• **Supplied information**:
_____
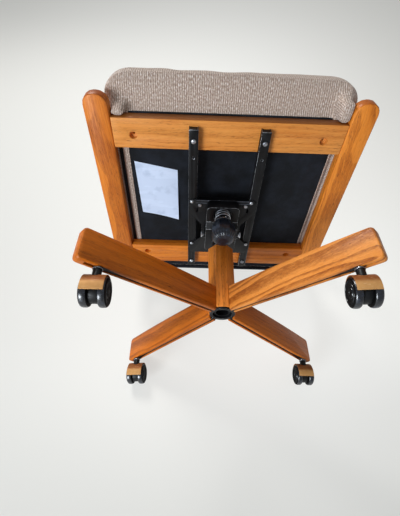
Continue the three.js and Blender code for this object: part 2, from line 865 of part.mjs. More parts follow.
// Rings of a cushion whose sides pull in between their corners, from its foot to its crown.
function cushionRings(halfWidth, halfDepth, foot, top, crown, points = 40, squareness = 0.22) {
  const power = (value) => Math.sign(value) * Math.abs(value) ** squareness;
  return cushionShares.map(([up, out]) =>
    Array.from({ length: points }, (_, i) => {
      const angle = (2 * Math.PI * (i + 0.5)) / points;
      const [u, v] = [power(Math.cos(angle)), power(Math.sin(angle))];
      const x = halfWidth * out * u * (1 - pull.side * (1 - v * v));
      const y = halfDepth * out * v * (1 - pull.end * (1 - u * u));
      const lift = up === 1 ? crown * (1 - out * out) : 0;
      return new THREE.Vector3(x, y, foot + up * (top - foot) + lift);
    }),
  );
}

const railTop = seat.height + clearance;
const plyFoot = railTop + cover.thickness + clearance;
const coverHalf = seat.innerHalf - cover.inset;
const coverFront = frontEdge + cover.endsIn;
const coverRear = rearEdge - cover.endsIn;

function seatCushionGeometry() {
  const front = seat.front - cushion.overFront;
  const rear = rearEdge - cushion.rearIn;
  const body = loft(
    cushionRings(cushionHalf, (rear - front) / 2, cushion.foot, cushion.top, cushion.crown),
  ).translate(0, (front + rear) / 2, 0);
  const over = frontEdge - 2 * clearance;
  const frame = box(-outerHalf, outerHalf, over, rear + overrun, -overrun, railTop);
  const inner = seat.innerHalf - clearance;
  const boards = [
    box(-outerHalf, -inner, front - overrun, rear + overrun, -overrun, railTop),
    box(inner, outerHalf, front - overrun, rear + overrun, -overrun, railTop),
  ];
  const recess = box(
    -coverHalf - clearance,
    coverHalf + clearance,
    coverFront - clearance,
    coverRear + clearance,
    0,
    plyFoot + ply.thickness + clearance,
  );
  const lipZ = railTop - undercut.drop;
  const under = outline([
    [front, -overrun],
    [frontEdge, -overrun],
    [frontEdge, lipZ],
    [frontEdge - undercut.lip, lipZ],
    [front, lipZ + undercut.rise],
  ]);
  const folds = [-1, 1].map((side) => {
    const outer = side * (seat.innerHalf - tuck.fromBoard);
    const x = [outer, outer - side * tuck.width].sort((a, b) => a - b);
    return box(...x, over - tuck.depth, over, tuck.foot, lipZ + tuck.depth);
  });
  const trimmed = cut(body, frame, recess, ...boards, sideSlab(under, 0, 2 * outerHalf));
  return join(trimmed, ...folds);
}

const coverOutline = () =>
  roundedOutline(-coverHalf, coverHalf, coverFront, coverRear, ply.corner);
const coverGeometry = () => slab(coverOutline(), cover.thickness).translate(0, 0, railTop);
const seatBaseGeometry = () => slab(coverOutline(), ply.thickness).translate(0, 0, plyFoot);

// Back and arms. The back is drawn upright and then reclined behind the frame.

const backFrame = new THREE.Matrix4()
  .makeTranslation(0, backY, 0)
  .multiply(new THREE.Matrix4().makeRotationX(-back.recline));

function backPostGeometry(side) {
  const heel = seat.height * Math.tan(back.recline);
  const shape = new THREE.Shape();
  shape.moveTo(0, 0);
  shape.lineTo(back.postDepth, 0);
  shape.quadraticCurveTo(
    back.postDepth,
    post.height / 2,
    post.topLean + post.topDepth,
    post.height - post.crownCorner,
  );
  shape.quadraticCurveTo(
    post.topLean + post.topDepth,
    post.height,
    post.topLean + post.topDepth - post.crownCorner,
    post.height,
  );
  shape.lineTo(post.topLean + post.arris, post.height);
  shape.lineTo(post.topLean, post.height - post.arris);
  shape.quadraticCurveTo(0, post.height / 2, 0, post.heelTop);
  shape.quadraticCurveTo(0, 2 * seat.height, -heel, seat.height);
  const x = side * (backInner + back.postWidth / 2);
  const upright = sideSlab(shape, x, back.postWidth, post.arris, 6);
  const levelFoot = box(-outerHalf, outerHalf, -overrun, 2 * back.postDepth, -overrun, 0);
  const placed = upright.applyMatrix4(backFrame);
  const ahead = box(-outerHalf, outerHalf, 0, seat.rear + clearance, -overrun, seat.height);
  return cut(placed, levelFoot.translate(0, backY, 0), ahead);
}

function crestGeometry() {
  const half = backInner - clearance;
  const shape = new THREE.Shape();
  shape.moveTo(-half, crestFoot);
  shape.quadraticCurveTo(0, crestFoot + crest.arch / 2, half, crestFoot);
  shape.lineTo(half, crestFoot + crest.height);
  shape.quadraticCurveTo(0, crestFoot + crest.height + 2 * crest.arch, -half, crestFoot + crest.height);
  return slab(shape, crest.depth, crest.arris, 12)
    .rotateX(Math.PI / 2)
    .translate(0, crest.set + crest.depth, 0)
    .applyMatrix4(backFrame);
}

const padHalf = backInner - backPad.inset;
const padTop = crestFoot - backPad.underCrest;

function backPadGeometry() {
  const half = (padTop - backPad.foot) / 2;
  return loft(cushionRings(padHalf, half, 0, backPad.depth, backPad.crown))
    .rotateX(Math.PI / 2)
    .translate(0, backPad.depth, backPad.foot + half)
    .applyMatrix4(backFrame);
}

function backBoardGeometry() {
  const shape = roundedOutline(-padHalf, padHalf, backPad.foot, padTop, backBoard.corner);
  return slab(shape, backBoard.thickness)
    .rotateX(Math.PI / 2)
    .translate(0, backPad.depth + clearance + backBoard.thickness, 0)
    .applyMatrix4(backFrame);
}

const boardMiddle = seat.innerHalf + seat.boardWidth / 2;

function armGeometry(side) {
  const x = side * boardMiddle;
  const far = backY + arm.underside;
  const shape = roundedOutline(x - arm.width / 2, x + arm.width / 2, arm.front, far, arm.nose);
  const solid = slab(shape, arm.thickness, arm.arris).translate(0, 0, arm.underside);
  const behind = box(-outerHalf, outerHalf, -clearance, far, 0, post.height);
  return cut(solid, behind.applyMatrix4(backFrame));
}

function armPostGeometry(side) {
  const foot = seat.height + clearance;
  const top = arm.underside - clearance;
  const middle = (foot + top) / 2;
  const shape = new THREE.Shape();
  shape.moveTo(armPost.footY, foot);
  shape.quadraticCurveTo(armPost.footY - armPost.bow, middle, armPost.topY, top);
  shape.lineTo(armPost.topY - armPost.topDepth, top);
  shape.quadraticCurveTo(
    armPost.footY - armPost.depth - armPost.bow,
    middle,
    armPost.footY - armPost.depth,
    foot,
  );
  const x = side * (cushionHalf + armPost.offCushion + armPost.width / 2);
  return sideSlab(shape, x, armPost.width, armPost.arris, 6);
}

// The chair

function piece(name, geometry, material) {
  const flat = geometry.index ? geometry.toNonIndexed() : geometry;
  flat.computeVertexNormals();
  const mesh = new THREE.Mesh(flat, material);
  mesh.name = name;
  return mesh;
}

const sides = { left: -1, right: 1 };
const bothSides = (name, make, material) =>
  Object.entries(sides).map(([side, sign]) => piece(`${name}_${side}`, make(sign), material));

const base = new THREE.Group();
base.rotation.z = stance.baseTurn;
base.add(
  piece("octagon_column", columnGeometry(), oak),
  piece("base_spider", spiderGeometry(), blackSteel),
  piece("lower_bush", lowerBush(), nylon),
  piece("upper_bush", upperBush(), nylon),
);
for (const [place, { angle, reach }] of Object.entries(legPlaces)) {
  const mesh = piece(`leg_${place}`, legGeometry(reach), oak);
  mesh.rotation.z = angle;
  const caster = new THREE.Group();
  caster.position.set(reach * Math.cos(angle), reach * Math.sin(angle), 0);
  caster.rotation.z = casterTurn[place] - stance.baseTurn;
  caster.add(
    piece(`caster_stem_${place}`, stemGeometry(reach), brightSteel),
    piece(`caster_fork_${place}`, forkGeometry(reach), blackPlastic),
    piece(`caster_hood_${place}`, hoodGeometry(), brass),
    ...bothSides(`wheel_${place}`, wheelGeometry, blackPlastic),
  );
  base.add(mesh, caster);
}

const coil = springPoints();
const coilGap = leastGap(coil, spring.wire, spring.steps / 2);
console.log(`tension spring, least gap to itself: ${coilGap.toFixed(2)} mm`);

const swivel = new THREE.Group();
swivel.add(
  piece("spindle", spindleGeometry(), brightSteel),
  piece("swivel_pan", panGeometry(), blackSteel),
  piece("tilt_pin", pinGeometry(), brightSteel),
  piece("tension_bolt", boltGeometry(), brightSteel),
  piece("spring_washer", washerGeometry(), brightSteel),
  piece("tension_knob", knobGeometry(), blackPlastic),
  piece("tension_spring", wire(coil, spring.wire / 2, spring.sides), brightSteel),
);

const frame = new THREE.Group();
frame.position.z = stance.frameHeight;
frame.rotation.x = -stance.seatPitch;
frame.add(
  piece("tilt_plate", plateGeometry(), blackSteel),
  ...bothSides("seat_channel", channelGeometry, blackSteel),
  ...bothSides("channel_screw_front", (side) => screwGeometry(side, screwFrontY), brightSteel),
  ...bothSides("channel_screw_rear", (side) => screwGeometry(side, screwRearY), brightSteel),
  ...bothSides("side_board", sideBoardGeometry, oak),
  piece(
    "front_rail",
    railGeometry(frontEdge, frontEdge + rail.depth, frontEdge + counterbore.frontIn, screwFrontY),
    oak,
  ),
  piece(
    "rear_rail",
    railGeometry(rearEdge - rail.depth, rearEdge, rearEdge - counterbore.rearIn, screwRearY),
    oak,
  ),
  piece("dust_cover", coverGeometry(), blackCloth),
  piece("seat_base", seatBaseGeometry(), plywood),
  piece("seat_cushion", seatCushionGeometry(), tweed),
  ...bothSides("back_post", backPostGeometry, oak),
  piece("crest_rail", crestGeometry(), oak),
  piece("back_cushion", backPadGeometry(), tweed),
  piece("back_board", backBoardGeometry(), blackCloth),
  ...bothSides("arm", armGeometry, oak),
  ...bothSides("arm_post", armPostGeometry, oak),
);

// The origin is on the floor, under the middle of the chair's bounding box.
const chair = new THREE.Group().add(base, swivel, frame);
chair.updateMatrixWorld(true);
const bounds = new THREE.Box3().setFromObject(chair, true);
const middle = bounds.getCenter(new THREE.Vector3());
chair.position.set(-middle.x, -middle.y, -bounds.min.z);

export default new THREE.Group().add(chair);
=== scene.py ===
import json
import math
import bmesh
import bpy
from mathutils import Euler, Matrix, Vector, noise

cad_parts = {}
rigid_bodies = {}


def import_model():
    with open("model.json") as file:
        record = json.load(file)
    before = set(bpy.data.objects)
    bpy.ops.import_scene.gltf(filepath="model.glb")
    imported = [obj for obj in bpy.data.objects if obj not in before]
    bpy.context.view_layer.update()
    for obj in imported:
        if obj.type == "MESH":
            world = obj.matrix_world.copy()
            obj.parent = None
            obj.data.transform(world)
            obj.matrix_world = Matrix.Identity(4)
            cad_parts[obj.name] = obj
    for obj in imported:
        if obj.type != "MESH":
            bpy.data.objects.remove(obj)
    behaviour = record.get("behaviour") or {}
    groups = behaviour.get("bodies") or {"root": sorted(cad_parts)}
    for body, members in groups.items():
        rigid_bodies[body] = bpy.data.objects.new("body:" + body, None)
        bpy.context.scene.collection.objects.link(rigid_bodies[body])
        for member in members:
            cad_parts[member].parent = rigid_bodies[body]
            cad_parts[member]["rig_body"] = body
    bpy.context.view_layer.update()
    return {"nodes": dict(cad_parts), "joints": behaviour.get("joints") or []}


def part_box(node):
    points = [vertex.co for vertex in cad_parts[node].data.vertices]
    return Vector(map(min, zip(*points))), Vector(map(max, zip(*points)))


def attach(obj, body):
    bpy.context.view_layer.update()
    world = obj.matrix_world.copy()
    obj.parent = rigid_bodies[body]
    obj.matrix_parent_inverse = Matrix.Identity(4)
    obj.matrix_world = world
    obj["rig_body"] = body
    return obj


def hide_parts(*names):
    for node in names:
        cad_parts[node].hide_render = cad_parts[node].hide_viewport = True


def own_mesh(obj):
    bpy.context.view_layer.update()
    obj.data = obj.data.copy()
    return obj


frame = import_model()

scene = bpy.context.scene
nodes = frame["nodes"]
joints = {joint["name"]: joint for joint in frame["joints"]}
print("frame loaded")

mm = 0.001

# The seat frame is pitched over the swivel axis, and the back is reclined behind it.
stance = {"pitch": 5.8, "height": 330.32, "recline": 11, "backY": 139.3, "baseTurn": -2.7}
axisY = joints["seat_swivel"]["pos_m"][1]


def turned(degrees, axis):
    return Matrix.Rotation(math.radians(degrees), 4, axis)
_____
• **Goal**:
Transcribe the lines above from the one with "chair's bounding box." through the one with "bpy.data.objects.remove(obj)". Include both ends and leave out every other line.

• **Answer to this task**:
// The origin is on the floor, under the middle of the chair's bounding box.
const chair = new THREE.Group().add(base, swivel, frame);
chair.updateMatrixWorld(true);
const bounds = new THREE.Box3().setFromObject(chair, true);
const middle = bounds.getCenter(new THREE.Vector3());
chair.position.set(-middle.x, -middle.y, -bounds.min.z);

export default new THREE.Group().add(chair);
=== scene.py ===
import json
import math
import bmesh
import bpy
from mathutils import Euler, Matrix, Vector, noise

cad_parts = {}
rigid_bodies = {}


def import_model():
    with open("model.json") as file:
        record = json.load(file)
    before = set(bpy.data.objects)
    bpy.ops.import_scene.gltf(filepath="model.glb")
    imported = [obj for obj in bpy.data.objects if obj not in before]
    bpy.context.view_layer.update()
    for obj in imported:
        if obj.type == "MESH":
            world = obj.matrix_world.copy()
            obj.parent = None
            obj.data.transform(world)
            obj.matrix_world = Matrix.Identity(4)
            cad_parts[obj.name] = obj
    for obj in imported:
        if obj.type != "MESH":
            bpy.data.objects.remove(obj)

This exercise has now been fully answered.